* RAW DATA *
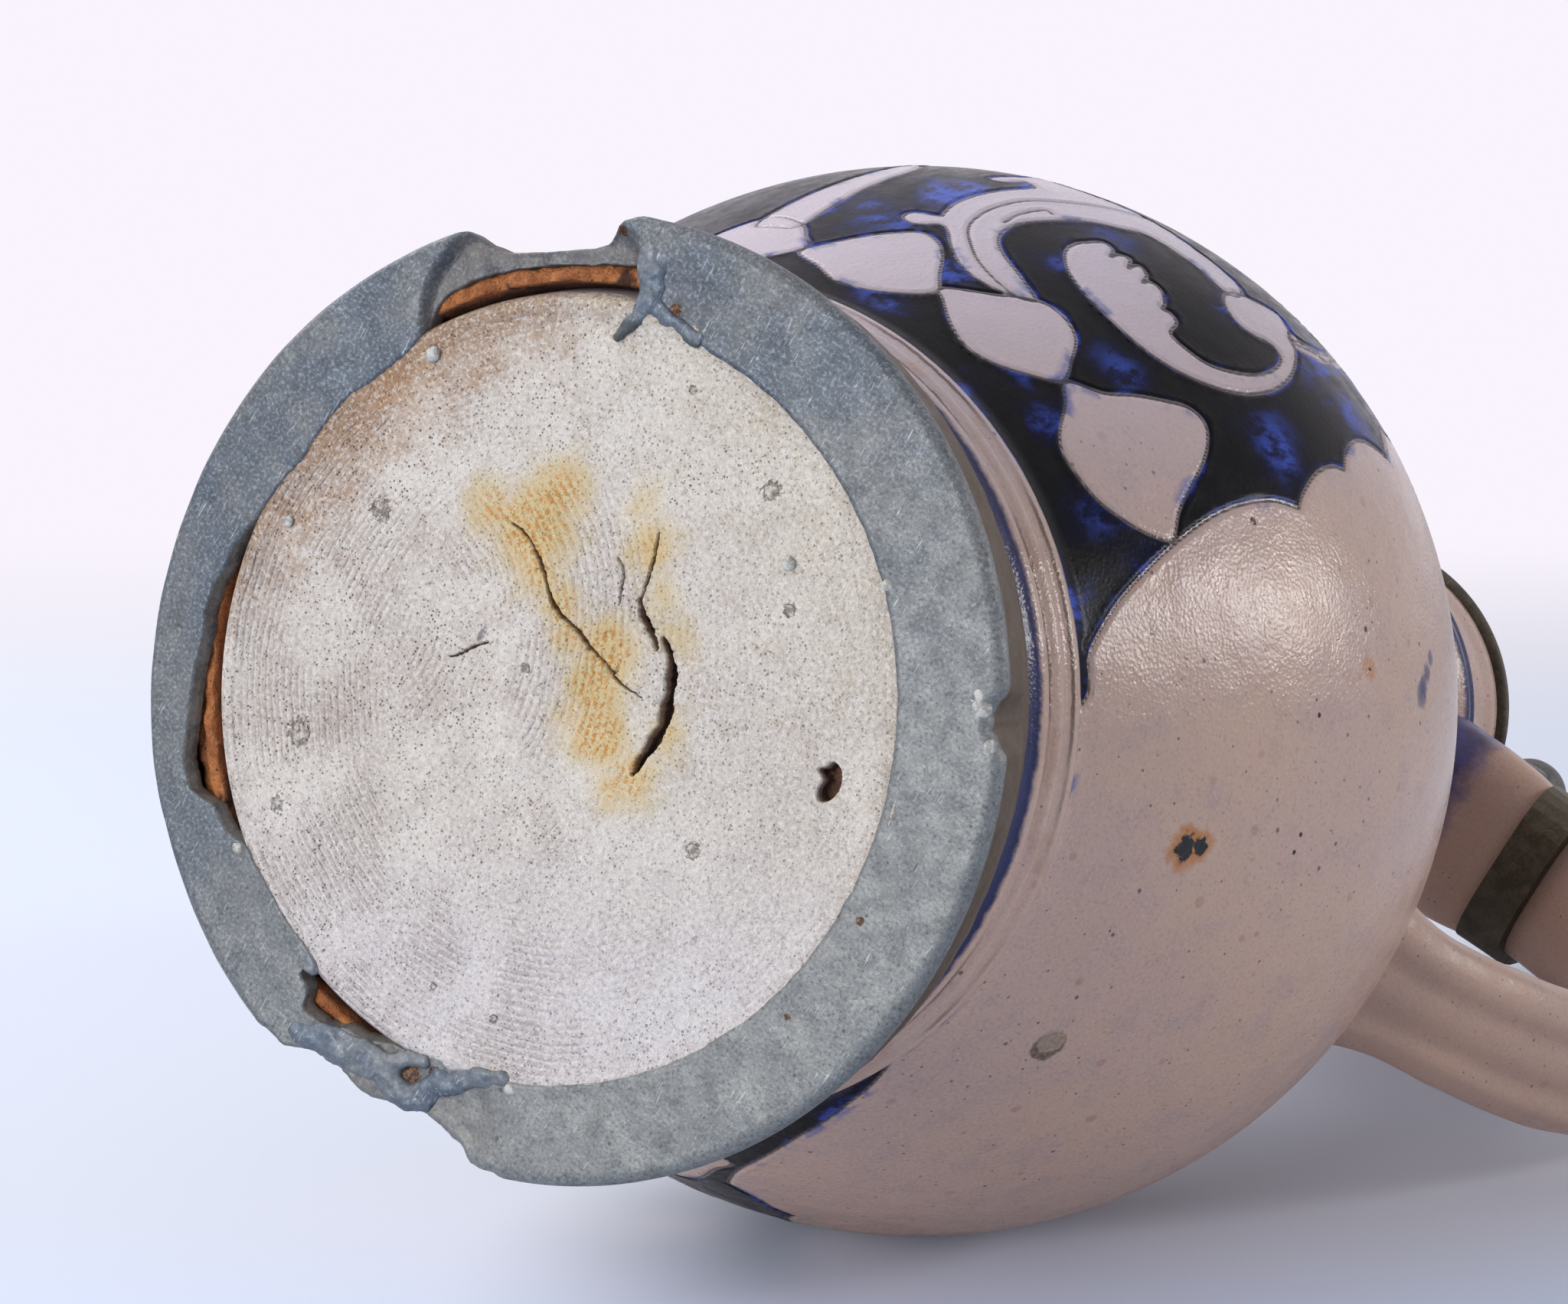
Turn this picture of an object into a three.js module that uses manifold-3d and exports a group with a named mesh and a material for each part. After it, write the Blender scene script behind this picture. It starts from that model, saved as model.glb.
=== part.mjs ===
// Salt-glazed stoneware jug with a narrow neck, a strap handle, a pewter foot skirt and a hinged pewter lid.
// Millimetres, +Z up. The origin is the centre of the base, and the handle points along +X.
import * as THREE from 'three';
import { mergeVertices } from 'three/addons/utils/BufferGeometryUtils.js';
import Module from 'manifold-3d';

const wasm = await Module();
wasm.setup();

// Clearances
const gap = 0.3;             // between pieces that touch on the real jug
const lidGap = 0.4;          // under the closed lid
const pinGap = 0.3;          // round the hinge pin

// Stoneware body
const turns = 48;            // facets round the jug
const baseRadius = 41.5;
const baseChamfer = 2.4;     // trimmed edge of the base
const footRadius = 45.7;     // top of the foot, under the turned grooves
const footHeight = 23.5;
const footTaper = 0.8;       // foot is this much slimmer half way down
const grooveCount = 3;       // rounded rings between the foot and the belly
const groovePitch = 3;
const grooveDepth = 0.7;
const bellyStartRadius = 47.5;
const bellyRadius = 67.4;
const bellyHeight = 95.3;
const shoulderHeight = 190;  // where the shoulder has become the neck
const neckRadius = 28.4;
const lipRadius = 26.4;
const lipHeight = 6;         // thickened lip below the rim
const lipBead = 0.8;         // how far it stands out
const rimRound = 1;
const rimHeight = 262;
const collarRadius = 30.6;   // raised ring that the handle springs from
const collarDrop = 27;       // its middle below the rim
const collarWidth = 11;
const wall = 5.6;
const floorThickness = 8;

// The two curves of the belly's outline: how far their handles reach, as shares of the curve's own width and height
const lowerBellyEase = { width: 0.46, foot: 0.35, belly: 0.355 };
const shoulderEase = { belly: 0.46, neck: 0.4, flare: 2 };

// Strap handle: its middle line, and the strap's size at its two ends
const handleDrop = 3.5;      // middle of its upper root below the middle of the collar
const handleEndHeight = 116;
const handleReach = 88;
const handleTopWidth = 24.5;
const handleEndWidth = 14;
const handleTopThickness = 10;
const handleEndThickness = 8.5;
const handleRidge = 0.9;     // depth of the two grooves along the outer face
const handleSink = 8;        // depth of its lower root in the belly
const handleSteps = 30;
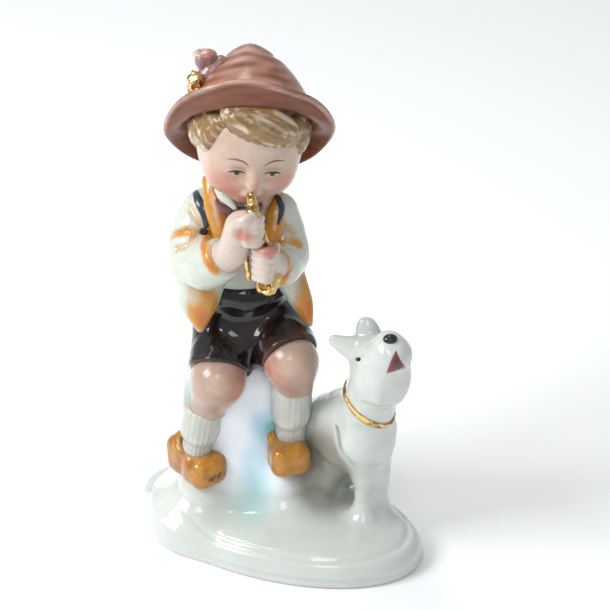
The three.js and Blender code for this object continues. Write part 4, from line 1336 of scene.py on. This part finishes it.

* WRITTEN INSTRUCTION *
Up to and including the line with "const pinGap = 0.3;", repeat the data exactly, starting from its first line; nothing else belongs in the response.

* FINAL RESULT *
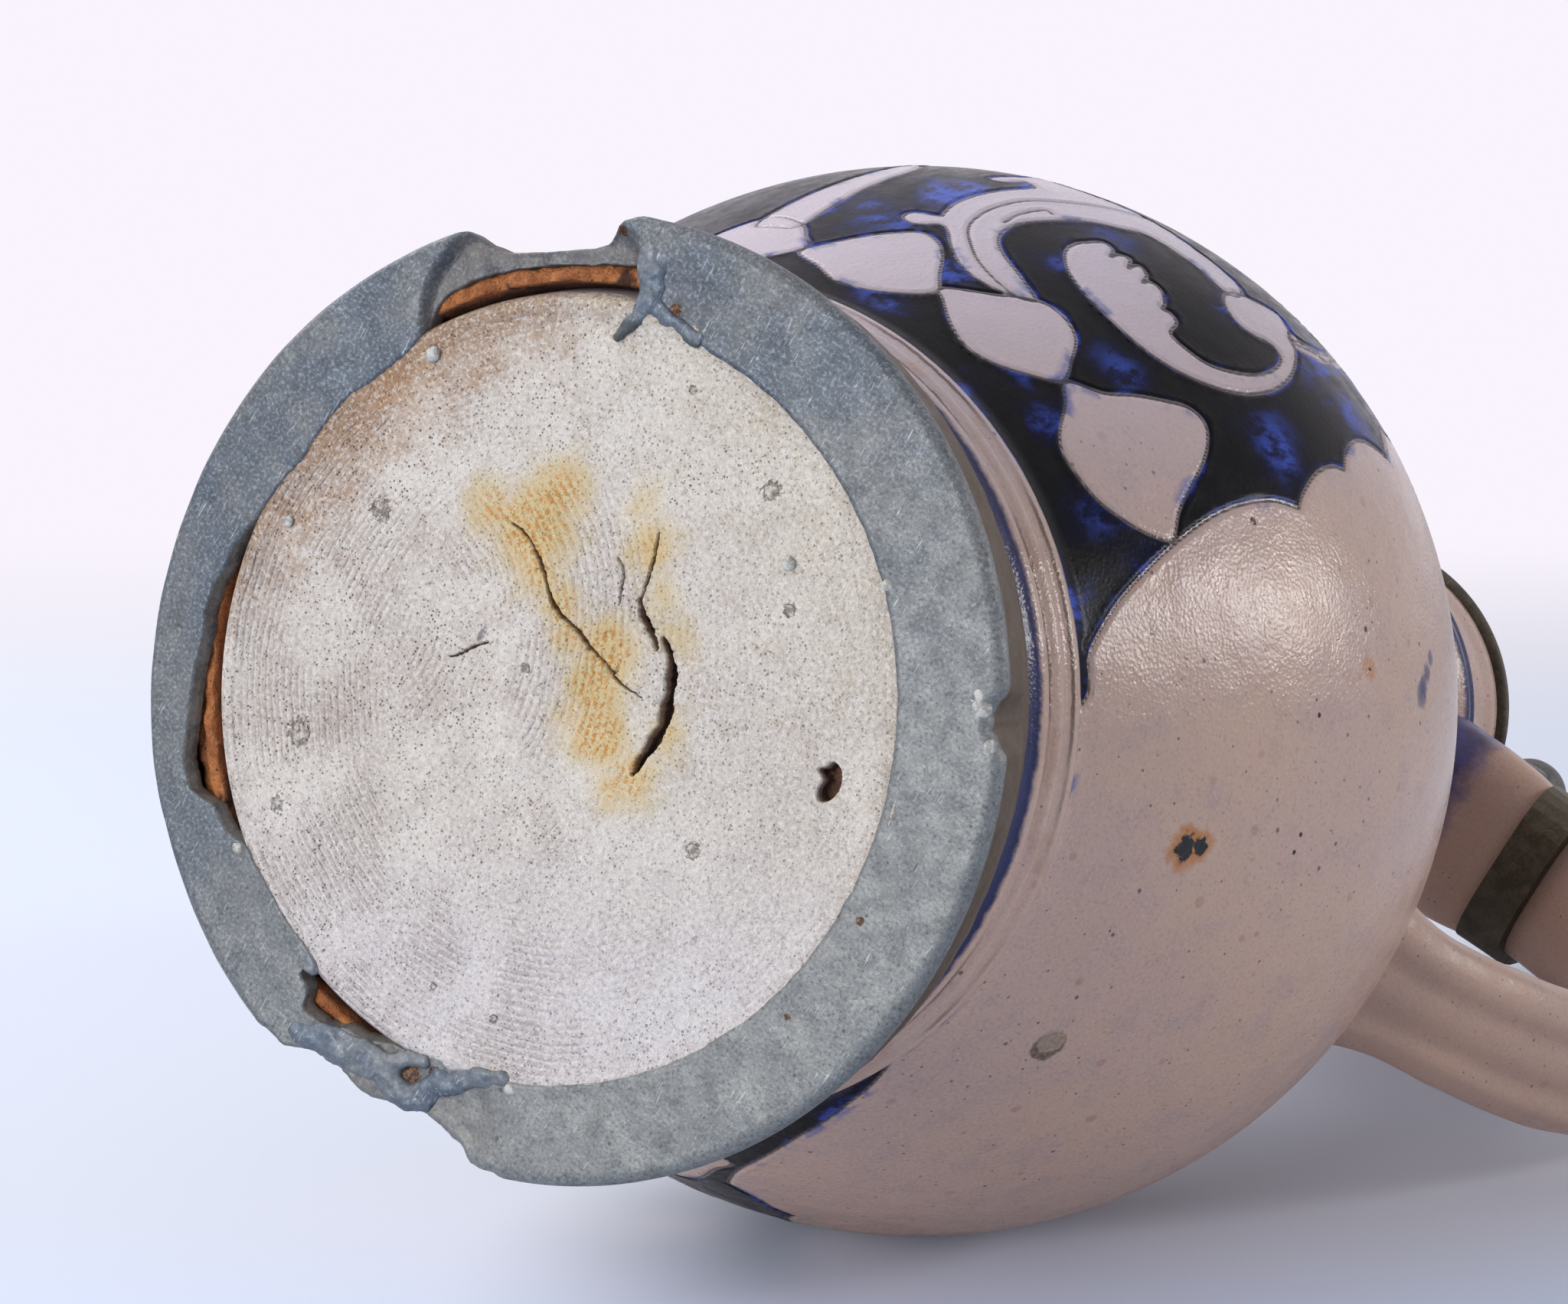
Turn this picture of an object into a three.js module that uses manifold-3d and exports a group with a named mesh and a material for each part. After it, write the Blender scene script behind this picture. It starts from that model, saved as model.glb.
=== part.mjs ===
// Salt-glazed stoneware jug with a narrow neck, a strap handle, a pewter foot skirt and a hinged pewter lid.
// Millimetres, +Z up. The origin is the centre of the base, and the handle points along +X.
import * as THREE from 'three';
import { mergeVertices } from 'three/addons/utils/BufferGeometryUtils.js';
import Module from 'manifold-3d';

const wasm = await Module();
wasm.setup();

// Clearances
const gap = 0.3;             // between pieces that touch on the real jug
const lidGap = 0.4;          // under the closed lid
const pinGap = 0.3;          // round the hinge pin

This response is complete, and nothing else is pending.